I have spent most of my life pointing out the sins of others, especially the ones that affected me directly, but the truth is I’m more of a sinner than I had ever wanted to admit.
While I was busy pointing out the sins of others I had somehow convinced myself that my sins weren’t that bad. I mean, it wasn’t like what THOSE people did. I mean, God loved me so it was fine.
I am embarrassed to admit, but that was the exact attitude I had. I would voice my anger at that ‘holier than thou’ attitude that we Christians love to have, but it took a long time for me to realize that I had that same attitude. And it showed.
Sin after sin I would justify why it wasn’t that bad. Why God was still very happy with me. After all, if He just paid attention to them then He’d be too busy, to really get upset with me. I’m just saying that on the ‘Lauren Sin Scale’ we were maybe at a 3, occasionally a 4, but never over a 5.
I don’t know if you guys have picked up on it yet, but really, it was all about me. It was only about me.
I don’t have to tell you that my sin hurt God just as much as the other sins, maybe even more because I knew better. You know that. I know that. Well, now I know that.
Really it was always about my feelings. My perceptions. My side of the stories. Me! Me! Me! I never took any of those obstacles, those opportunities, to lead by example. I did exactly what they did except I was doing it in the name of Jesus.
It was ugly.
And like them, I made it about me, when really I should have made it about Him.

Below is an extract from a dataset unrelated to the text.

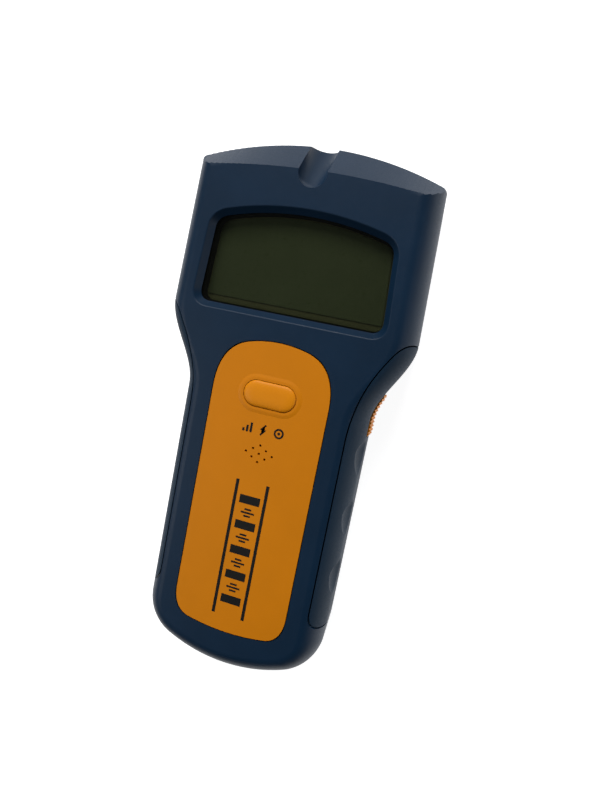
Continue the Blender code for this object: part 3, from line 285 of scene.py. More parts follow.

‘So what does that look like?’ I asked.
Immediately, I saw the face and heard the name of someone who I didn’t really care for. It was a relationship (I use that word loosely) that always caused me pain. It reminded me of an awful time in my life. And it always brought up my insecurities. And now God wanted me to ask that person for forgiveness.
Did you catch that? I wasn’t expected to forgive, I was asked to seek forgiveness.
This is what it looked like when it wasn’t about you. This was what it looked like when you made it about Him. Uncomfortable. Embarrassing. I was humiliated.
Immediately, I winced. The thought made me sick. I did not want to forgive this person at all, let alone ask them for forgiveness. But this is what it looks like when you make it about Him.
‘You asked’ I heard Him say, and I can swear there was a slight chuckle behind it.
I imagine it looks a lot like me taking my training wheels off of my bike for the first time. Scared to death, but certain this was the next step. Faithful that my Father would make sure everything was okay. Even if I rode off without ever looking back, or if I fell down, I knew He would help me get back up. He wanted me to ditch the training wheels too.
‘Fine! Fine!’ I said, ‘I’ll ask him to forgive me.’
My reaction was so petty. It was like God had just asked me to clean my room or something. I didn’t want to do it, but I also didn’t want to make Him even angrier with me. So I stomped away and began to clean.
I invited them over later that night. Told them I needed to see them in person and that I just had some things to say. I don’t think they really believed me. After a few minutes of convincing that this was a sincere act, they agreed to try to come over.
I set the phone down, proud of myself. A little ‘ha, well look at that, not too bad at all if I do say so myself.’
Looking back now, I realized I missed the point that first time.
I waited anxiously for time to pass. I was ready for them to come over. I knew exactly what I was going to say. I was in a good mood. The kids were in bed. Life was good. It was the perfect way to apologize. It would be the perfect apology!
Yep, right back to it. Me! Me! Me!
Except they didn’t come. They didn’t text. They didn’t call. They didn’t do anything.
At first, I was angry. I mean hello?! Didn’t they get it?!? I needed to FREAKING apologize, gosh! I don’t have time for this. I’m busy. I mean, what a jerk.
In my faith walk so far I have admitted that in 30 years I had never forgiven anyone. I came to accept it, worked on it in prayer, and am getting better each day, but what I realized just a few short days ago is that not only had I never forgiven, but I had never asked to be forgiven.
I have done some awful things in my life. It is only because of the love and mercy of my Father that I am where I am. Because I don’t deserve this. I never have. I don’t even want to think about what I actually deserve.
I have lived a life all about me. Of course some of you will argue that I’m a good person or a kind person and I won’t disagree, but I was those things for my own personal agenda, not His.
The fact that God was able to send His only son to die for me so that I could be forgiven and I could have that relationship with him when I sin is life-changing. He died for us while we were still sinners. He has loved me in spite of all of my faults and each one of my hypocrisies.
So even though apologizing isn’t ideal. And even trying to apologize while the other person clearly isn’t interested is even less ideal, I’ll keep trying. Not for me, but because I’ve already been forgiven. Not for them because it’s evident it doesn’t really affect them that much, but for Him because He always forgives us.
And really, it’s only about Him, right?